A vrai dire on se faisait davantage de soucis pour les sangliers qui labouraient autour de notre voiture, ont chargé mes filles sur la balançoire, couru derrière mon mari qui faisait du vélo ... Mais çà fait drôle quand un renard se frotte dans vos jambes, c'est la seule fois de ma vie où je pourrais tester que c'est vraiment comme de la soie !

----------


## phacélie

Goupil attiré par la nourriture des chats ?  :: 

sinon, j'ai entendu les chasseurs dire qu'ils trouvaient parfois des restes de chats aux alentours des terriers de renard...

----------


## Groindecochon

Oui ben ça ne m'étonnerait pas que les chasseurs propagent  ce genre de rumeurs pour justifier leur chasse aux "nuisibles" et se faire passer pour des personnes utiles :: 

Il y a beaucoup de renards chez moi et aucun de mes chats n'a été blessé par un renard en six ans , curieux non... ?  ::  Par contre blessés par des humains, des voitures ou des autres chats, ça oui !

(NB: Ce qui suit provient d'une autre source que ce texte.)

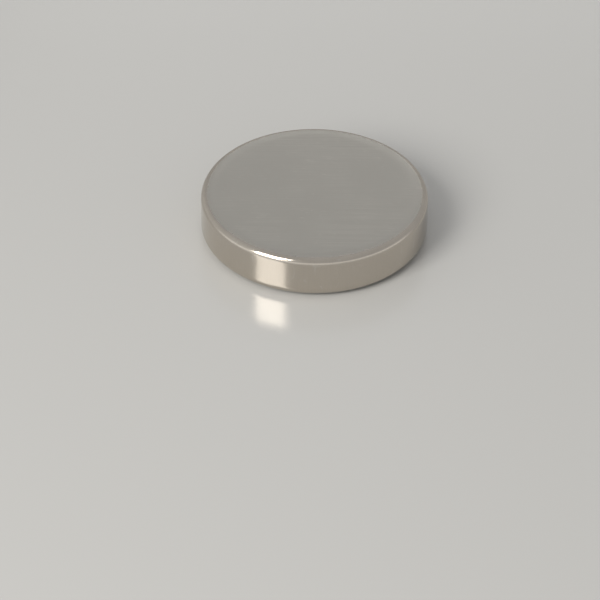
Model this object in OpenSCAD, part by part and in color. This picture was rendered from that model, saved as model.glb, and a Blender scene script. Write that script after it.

Moi je crois ma véto qui me dit qu'un renard n'agresse pas les chats. Par contre je ne crois pas les chasseurs qui disent ce qui les arrange  ::

----------


## Taysa

Ma tante habitait avant en pleine campagne bah elle c'est fait croquer les deux chatons qu'elle avait adopter pourtant elle y faisait vraiment vraiment super gaffe

----------


## Groindecochon

Elle l'a vu ? Comment elle sait qu'ils se sont fait croquer ? C'est pas contre toi hein, c'est vraiment pour savoir si c'est une rumeur qui court ou si c'est vrai, ici aussi  j'ai déjà entendu dire que des chatons se sont fait croquer, mais en fait quand un chaton disparaît on dit que c'est le renard, même si personne n'a rien vu...

----------


## Taysa

Elle en a vu un seul se faire attraper, l'autre elle ne sait pas mais elle pense vraiment au renard car en pleine foret de chez foret donc pas d'humain, pas de route, pas de chasseur donc hormis les renards, les loirs et les sangliers y'avait rien d'autres.

----------


## Groindecochon

Donc elle en a *vu* un quand même se faire attraper devant elle ?  :: 

Bah parfois on n'a pas d'explications mais bon, j'ai aussi une amie dont deux chiots ont disparu et elle n'a jamais compris comment ni pourquoi  ::

----------


## Taysa

Elle en a vu un il lui semble dans les fourrés embarquer par le renard elle est partie derriere mais impossible a trouver le terrier ou autre elle a tout farfouiller. 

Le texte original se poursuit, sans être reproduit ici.